* Stated goal *
Return all of the lines below exactly as they are.

---- Recorded data

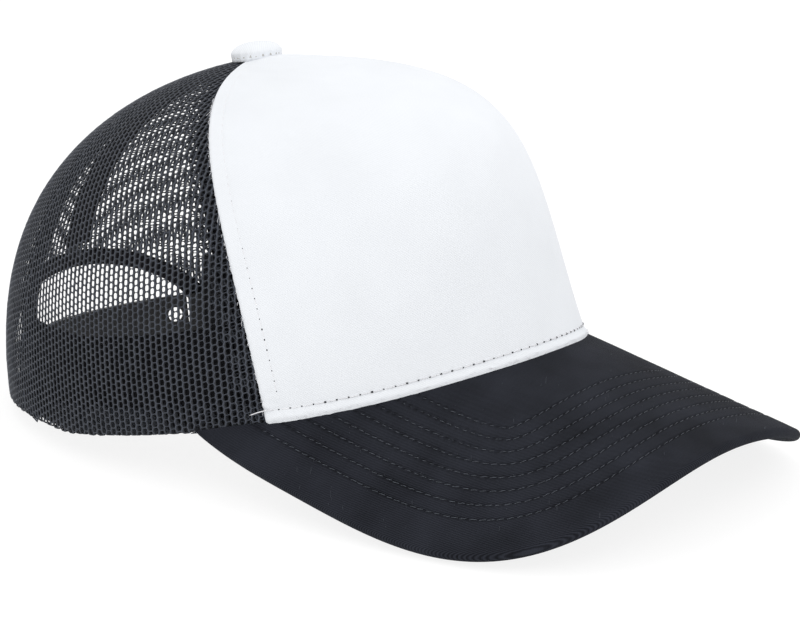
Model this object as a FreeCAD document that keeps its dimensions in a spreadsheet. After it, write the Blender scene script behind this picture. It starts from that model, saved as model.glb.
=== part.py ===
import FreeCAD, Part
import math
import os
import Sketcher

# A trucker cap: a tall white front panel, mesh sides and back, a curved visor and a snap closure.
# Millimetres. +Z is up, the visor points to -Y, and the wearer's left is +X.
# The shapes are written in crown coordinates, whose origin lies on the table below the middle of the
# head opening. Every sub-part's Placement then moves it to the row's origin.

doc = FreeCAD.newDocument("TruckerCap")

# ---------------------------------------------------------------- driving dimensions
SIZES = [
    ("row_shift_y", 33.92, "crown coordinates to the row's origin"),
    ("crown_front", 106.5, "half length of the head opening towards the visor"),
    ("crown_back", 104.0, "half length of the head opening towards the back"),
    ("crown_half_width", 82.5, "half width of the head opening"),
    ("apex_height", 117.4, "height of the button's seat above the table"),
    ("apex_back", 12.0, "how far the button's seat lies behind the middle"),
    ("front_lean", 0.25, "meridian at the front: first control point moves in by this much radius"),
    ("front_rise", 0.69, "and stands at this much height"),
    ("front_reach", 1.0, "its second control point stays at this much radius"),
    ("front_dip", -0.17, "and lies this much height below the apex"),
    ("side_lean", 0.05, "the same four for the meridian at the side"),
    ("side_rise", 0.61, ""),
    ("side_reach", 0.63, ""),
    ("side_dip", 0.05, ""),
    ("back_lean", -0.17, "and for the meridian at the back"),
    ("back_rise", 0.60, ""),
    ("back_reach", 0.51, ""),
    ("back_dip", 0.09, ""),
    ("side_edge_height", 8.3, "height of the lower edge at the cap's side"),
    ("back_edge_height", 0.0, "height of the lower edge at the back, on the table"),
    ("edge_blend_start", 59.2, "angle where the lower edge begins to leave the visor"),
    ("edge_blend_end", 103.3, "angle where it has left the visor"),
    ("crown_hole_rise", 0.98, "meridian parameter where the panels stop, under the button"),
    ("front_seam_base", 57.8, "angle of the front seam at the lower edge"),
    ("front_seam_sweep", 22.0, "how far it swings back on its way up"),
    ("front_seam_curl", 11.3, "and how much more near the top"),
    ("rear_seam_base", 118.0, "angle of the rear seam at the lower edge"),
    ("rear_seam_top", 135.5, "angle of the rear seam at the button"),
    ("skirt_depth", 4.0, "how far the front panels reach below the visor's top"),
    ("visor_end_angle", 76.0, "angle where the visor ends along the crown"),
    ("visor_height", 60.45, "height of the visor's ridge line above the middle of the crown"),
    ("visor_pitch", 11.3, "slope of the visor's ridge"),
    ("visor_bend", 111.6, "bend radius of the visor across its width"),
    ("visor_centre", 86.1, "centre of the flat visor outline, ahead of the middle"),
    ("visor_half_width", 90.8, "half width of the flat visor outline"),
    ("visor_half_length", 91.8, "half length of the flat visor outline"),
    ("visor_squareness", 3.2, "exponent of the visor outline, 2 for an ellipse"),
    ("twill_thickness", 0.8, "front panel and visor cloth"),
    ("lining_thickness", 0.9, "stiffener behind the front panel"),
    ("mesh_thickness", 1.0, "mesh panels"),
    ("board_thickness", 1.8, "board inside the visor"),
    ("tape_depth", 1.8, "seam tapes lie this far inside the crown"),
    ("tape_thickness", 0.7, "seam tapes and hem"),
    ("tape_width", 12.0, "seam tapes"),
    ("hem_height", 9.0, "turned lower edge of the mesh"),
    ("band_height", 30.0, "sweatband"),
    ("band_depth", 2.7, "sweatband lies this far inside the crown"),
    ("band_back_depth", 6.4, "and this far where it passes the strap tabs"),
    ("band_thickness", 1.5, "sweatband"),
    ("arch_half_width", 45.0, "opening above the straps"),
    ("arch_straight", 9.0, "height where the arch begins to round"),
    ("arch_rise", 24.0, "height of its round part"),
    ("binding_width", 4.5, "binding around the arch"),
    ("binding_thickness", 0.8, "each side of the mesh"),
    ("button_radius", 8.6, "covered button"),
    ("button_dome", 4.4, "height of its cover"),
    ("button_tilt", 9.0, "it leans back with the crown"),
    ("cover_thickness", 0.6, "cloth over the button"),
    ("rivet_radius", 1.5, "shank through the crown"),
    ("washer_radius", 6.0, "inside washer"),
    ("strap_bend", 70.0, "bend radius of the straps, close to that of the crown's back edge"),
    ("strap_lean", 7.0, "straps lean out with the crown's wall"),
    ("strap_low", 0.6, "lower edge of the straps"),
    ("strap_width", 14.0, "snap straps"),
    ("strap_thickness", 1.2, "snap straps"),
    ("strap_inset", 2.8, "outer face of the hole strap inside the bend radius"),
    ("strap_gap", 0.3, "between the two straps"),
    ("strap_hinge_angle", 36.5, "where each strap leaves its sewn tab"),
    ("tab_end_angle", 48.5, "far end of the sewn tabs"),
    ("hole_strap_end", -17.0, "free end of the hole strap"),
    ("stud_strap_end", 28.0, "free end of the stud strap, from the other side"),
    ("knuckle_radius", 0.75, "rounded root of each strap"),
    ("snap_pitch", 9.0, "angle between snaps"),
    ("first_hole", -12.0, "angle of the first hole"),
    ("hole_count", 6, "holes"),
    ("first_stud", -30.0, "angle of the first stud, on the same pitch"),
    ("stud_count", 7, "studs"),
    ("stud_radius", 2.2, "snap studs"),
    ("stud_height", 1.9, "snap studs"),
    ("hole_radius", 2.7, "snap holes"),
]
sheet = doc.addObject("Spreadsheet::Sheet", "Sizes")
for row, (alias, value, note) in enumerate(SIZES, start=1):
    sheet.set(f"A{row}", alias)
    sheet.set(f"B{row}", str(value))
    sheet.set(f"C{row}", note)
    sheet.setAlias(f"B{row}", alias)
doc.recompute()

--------

* Response to this task *
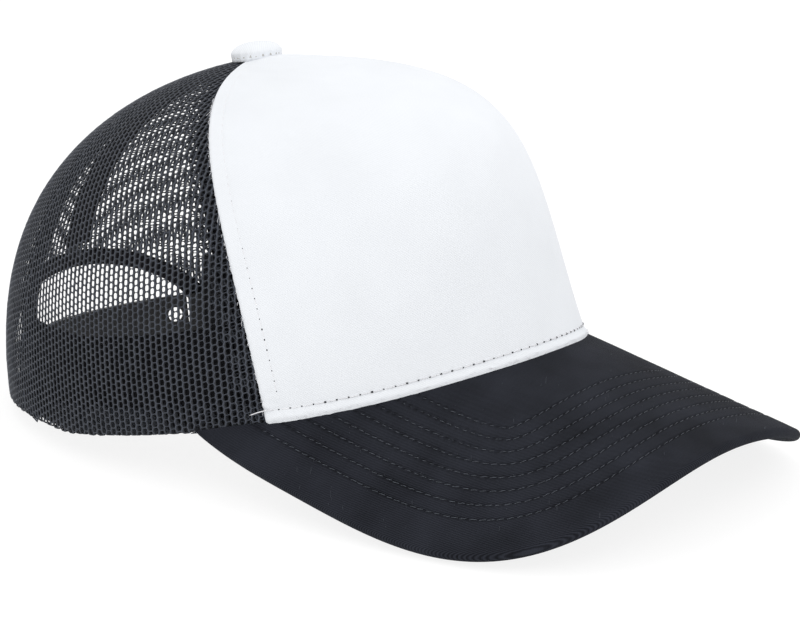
Model this object as a FreeCAD document that keeps its dimensions in a spreadsheet. After it, write the Blender scene script behind this picture. It starts from that model, saved as model.glb.
=== part.py ===
import FreeCAD, Part
import math
import os
import Sketcher

# A trucker cap: a tall white front panel, mesh sides and back, a curved visor and a snap closure.
# Millimetres. +Z is up, the visor points to -Y, and the wearer's left is +X.
# The shapes are written in crown coordinates, whose origin lies on the table below the middle of the
# head opening. Every sub-part's Placement then moves it to the row's origin.

doc = FreeCAD.newDocument("TruckerCap")

# ---------------------------------------------------------------- driving dimensions
SIZES = [
    ("row_shift_y", 33.92, "crown coordinates to the row's origin"),
    ("crown_front", 106.5, "half length of the head opening towards the visor"),
    ("crown_back", 104.0, "half length of the head opening towards the back"),
    ("crown_half_width", 82.5, "half width of the head opening"),
    ("apex_height", 117.4, "height of the button's seat above the table"),
    ("apex_back", 12.0, "how far the button's seat lies behind the middle"),
    ("front_lean", 0.25, "meridian at the front: first control point moves in by this much radius"),
    ("front_rise", 0.69, "and stands at this much height"),
    ("front_reach", 1.0, "its second control point stays at this much radius"),
    ("front_dip", -0.17, "and lies this much height below the apex"),
    ("side_lean", 0.05, "the same four for the meridian at the side"),
    ("side_rise", 0.61, ""),
    ("side_reach", 0.63, ""),
    ("side_dip", 0.05, ""),
    ("back_lean", -0.17, "and for the meridian at the back"),
    ("back_rise", 0.60, ""),
    ("back_reach", 0.51, ""),
    ("back_dip", 0.09, ""),
    ("side_edge_height", 8.3, "height of the lower edge at the cap's side"),
    ("back_edge_height", 0.0, "height of the lower edge at the back, on the table"),
    ("edge_blend_start", 59.2, "angle where the lower edge begins to leave the visor"),
    ("edge_blend_end", 103.3, "angle where it has left the visor"),
    ("crown_hole_rise", 0.98, "meridian parameter where the panels stop, under the button"),
    ("front_seam_base", 57.8, "angle of the front seam at the lower edge"),
    ("front_seam_sweep", 22.0, "how far it swings back on its way up"),
    ("front_seam_curl", 11.3, "and how much more near the top"),
    ("rear_seam_base", 118.0, "angle of the rear seam at the lower edge"),
    ("rear_seam_top", 135.5, "angle of the rear seam at the button"),
    ("skirt_depth", 4.0, "how far the front panels reach below the visor's top"),
    ("visor_end_angle", 76.0, "angle where the visor ends along the crown"),
    ("visor_height", 60.45, "height of the visor's ridge line above the middle of the crown"),
    ("visor_pitch", 11.3, "slope of the visor's ridge"),
    ("visor_bend", 111.6, "bend radius of the visor across its width"),
    ("visor_centre", 86.1, "centre of the flat visor outline, ahead of the middle"),
    ("visor_half_width", 90.8, "half width of the flat visor outline"),
    ("visor_half_length", 91.8, "half length of the flat visor outline"),
    ("visor_squareness", 3.2, "exponent of the visor outline, 2 for an ellipse"),
    ("twill_thickness", 0.8, "front panel and visor cloth"),
    ("lining_thickness", 0.9, "stiffener behind the front panel"),
    ("mesh_thickness", 1.0, "mesh panels"),
    ("board_thickness", 1.8, "board inside the visor"),
    ("tape_depth", 1.8, "seam tapes lie this far inside the crown"),
    ("tape_thickness", 0.7, "seam tapes and hem"),
    ("tape_width", 12.0, "seam tapes"),
    ("hem_height", 9.0, "turned lower edge of the mesh"),
    ("band_height", 30.0, "sweatband"),
    ("band_depth", 2.7, "sweatband lies this far inside the crown"),
    ("band_back_depth", 6.4, "and this far where it passes the strap tabs"),
    ("band_thickness", 1.5, "sweatband"),
    ("arch_half_width", 45.0, "opening above the straps"),
    ("arch_straight", 9.0, "height where the arch begins to round"),
    ("arch_rise", 24.0, "height of its round part"),
    ("binding_width", 4.5, "binding around the arch"),
    ("binding_thickness", 0.8, "each side of the mesh"),
    ("button_radius", 8.6, "covered button"),
    ("button_dome", 4.4, "height of its cover"),
    ("button_tilt", 9.0, "it leans back with the crown"),
    ("cover_thickness", 0.6, "cloth over the button"),
    ("rivet_radius", 1.5, "shank through the crown"),
    ("washer_radius", 6.0, "inside washer"),
    ("strap_bend", 70.0, "bend radius of the straps, close to that of the crown's back edge"),
    ("strap_lean", 7.0, "straps lean out with the crown's wall"),
    ("strap_low", 0.6, "lower edge of the straps"),
    ("strap_width", 14.0, "snap straps"),
    ("strap_thickness", 1.2, "snap straps"),
    ("strap_inset", 2.8, "outer face of the hole strap inside the bend radius"),
    ("strap_gap", 0.3, "between the two straps"),
    ("strap_hinge_angle", 36.5, "where each strap leaves its sewn tab"),
    ("tab_end_angle", 48.5, "far end of the sewn tabs"),
    ("hole_strap_end", -17.0, "free end of the hole strap"),
    ("stud_strap_end", 28.0, "free end of the stud strap, from the other side"),
    ("knuckle_radius", 0.75, "rounded root of each strap"),
    ("snap_pitch", 9.0, "angle between snaps"),
    ("first_hole", -12.0, "angle of the first hole"),
    ("hole_count", 6, "holes"),
    ("first_stud", -30.0, "angle of the first stud, on the same pitch"),
    ("stud_count", 7, "studs"),
    ("stud_radius", 2.2, "snap studs"),
    ("stud_height", 1.9, "snap studs"),
    ("hole_radius", 2.7, "snap holes"),
]
sheet = doc.addObject("Spreadsheet::Sheet", "Sizes")
for row, (alias, value, note) in enumerate(SIZES, start=1):
    sheet.set(f"A{row}", alias)
    sheet.set(f"B{row}", str(value))
    sheet.set(f"C{row}", note)
    sheet.setAlias(f"B{row}", alias)
doc.recompute()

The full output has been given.